## Records supplied
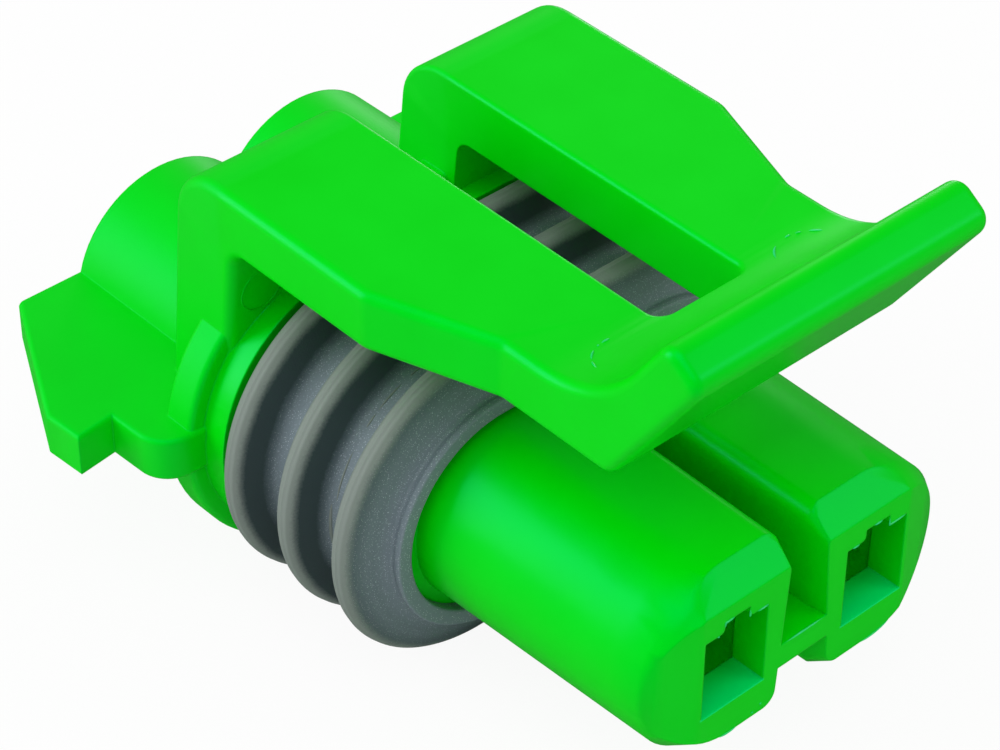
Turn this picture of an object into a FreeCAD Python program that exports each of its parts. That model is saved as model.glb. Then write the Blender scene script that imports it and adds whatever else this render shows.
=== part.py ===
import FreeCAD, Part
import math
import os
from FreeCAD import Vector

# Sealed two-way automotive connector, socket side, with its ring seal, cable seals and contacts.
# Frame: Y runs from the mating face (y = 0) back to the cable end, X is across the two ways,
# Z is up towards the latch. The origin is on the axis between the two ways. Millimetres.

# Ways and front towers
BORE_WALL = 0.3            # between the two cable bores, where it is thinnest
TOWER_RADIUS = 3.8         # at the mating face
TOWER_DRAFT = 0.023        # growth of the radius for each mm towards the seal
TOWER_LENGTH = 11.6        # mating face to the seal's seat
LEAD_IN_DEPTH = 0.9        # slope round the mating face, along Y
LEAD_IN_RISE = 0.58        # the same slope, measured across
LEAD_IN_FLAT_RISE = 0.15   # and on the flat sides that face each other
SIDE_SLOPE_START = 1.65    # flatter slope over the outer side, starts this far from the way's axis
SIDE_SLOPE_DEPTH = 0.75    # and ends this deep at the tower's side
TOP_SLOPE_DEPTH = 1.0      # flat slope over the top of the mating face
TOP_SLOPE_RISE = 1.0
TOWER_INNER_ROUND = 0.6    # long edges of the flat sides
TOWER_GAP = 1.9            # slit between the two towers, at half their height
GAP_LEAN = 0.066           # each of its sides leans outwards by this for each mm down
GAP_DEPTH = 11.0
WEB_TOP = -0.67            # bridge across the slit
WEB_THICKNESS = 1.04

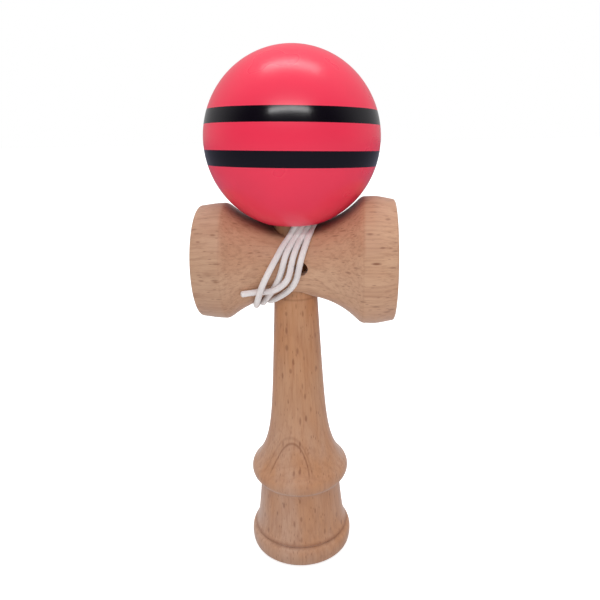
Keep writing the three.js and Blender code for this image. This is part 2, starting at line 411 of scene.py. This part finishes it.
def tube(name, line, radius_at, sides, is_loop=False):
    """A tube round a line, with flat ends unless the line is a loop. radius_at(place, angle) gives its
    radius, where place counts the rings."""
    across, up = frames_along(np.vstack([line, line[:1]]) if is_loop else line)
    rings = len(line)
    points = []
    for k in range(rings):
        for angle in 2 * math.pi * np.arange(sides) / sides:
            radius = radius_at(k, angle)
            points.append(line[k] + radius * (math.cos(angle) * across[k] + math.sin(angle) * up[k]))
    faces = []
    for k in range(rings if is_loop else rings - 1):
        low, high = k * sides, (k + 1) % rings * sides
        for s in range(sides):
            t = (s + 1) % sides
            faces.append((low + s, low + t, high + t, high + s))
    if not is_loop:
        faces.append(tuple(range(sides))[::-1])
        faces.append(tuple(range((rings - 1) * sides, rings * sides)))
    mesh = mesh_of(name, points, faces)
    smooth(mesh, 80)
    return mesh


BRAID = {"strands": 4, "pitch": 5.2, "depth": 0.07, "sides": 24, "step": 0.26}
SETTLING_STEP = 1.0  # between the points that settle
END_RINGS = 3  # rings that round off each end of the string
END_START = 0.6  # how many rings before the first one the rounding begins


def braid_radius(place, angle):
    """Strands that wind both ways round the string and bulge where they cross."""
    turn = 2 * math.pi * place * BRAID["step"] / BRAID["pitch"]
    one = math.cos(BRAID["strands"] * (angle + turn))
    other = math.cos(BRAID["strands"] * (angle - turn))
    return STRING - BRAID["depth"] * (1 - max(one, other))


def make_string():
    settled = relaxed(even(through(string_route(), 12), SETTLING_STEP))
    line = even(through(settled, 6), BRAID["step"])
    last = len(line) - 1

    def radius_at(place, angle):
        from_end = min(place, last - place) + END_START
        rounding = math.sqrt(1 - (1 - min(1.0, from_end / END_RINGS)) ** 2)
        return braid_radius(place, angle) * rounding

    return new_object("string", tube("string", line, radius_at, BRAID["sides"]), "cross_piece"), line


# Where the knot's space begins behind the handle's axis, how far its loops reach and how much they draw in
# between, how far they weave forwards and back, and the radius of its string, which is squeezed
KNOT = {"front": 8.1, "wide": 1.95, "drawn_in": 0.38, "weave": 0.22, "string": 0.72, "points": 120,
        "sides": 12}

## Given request
Begin with the line containing "Keep writing the", end with the line containing "END_START = 0.6", and repeat every line in that stretch exactly.

## Solution below
Keep writing the three.js and Blender code for this image. This is part 2, starting at line 411 of scene.py. This part finishes it.
def tube(name, line, radius_at, sides, is_loop=False):
    """A tube round a line, with flat ends unless the line is a loop. radius_at(place, angle) gives its
    radius, where place counts the rings."""
    across, up = frames_along(np.vstack([line, line[:1]]) if is_loop else line)
    rings = len(line)
    points = []
    for k in range(rings):
        for angle in 2 * math.pi * np.arange(sides) / sides:
            radius = radius_at(k, angle)
            points.append(line[k] + radius * (math.cos(angle) * across[k] + math.sin(angle) * up[k]))
    faces = []
    for k in range(rings if is_loop else rings - 1):
        low, high = k * sides, (k + 1) % rings * sides
        for s in range(sides):
            t = (s + 1) % sides
            faces.append((low + s, low + t, high + t, high + s))
    if not is_loop:
        faces.append(tuple(range(sides))[::-1])
        faces.append(tuple(range((rings - 1) * sides, rings * sides)))
    mesh = mesh_of(name, points, faces)
    smooth(mesh, 80)
    return mesh


BRAID = {"strands": 4, "pitch": 5.2, "depth": 0.07, "sides": 24, "step": 0.26}
SETTLING_STEP = 1.0  # between the points that settle
END_RINGS = 3  # rings that round off each end of the string
END_START = 0.6  # how many rings before the first one the rounding begins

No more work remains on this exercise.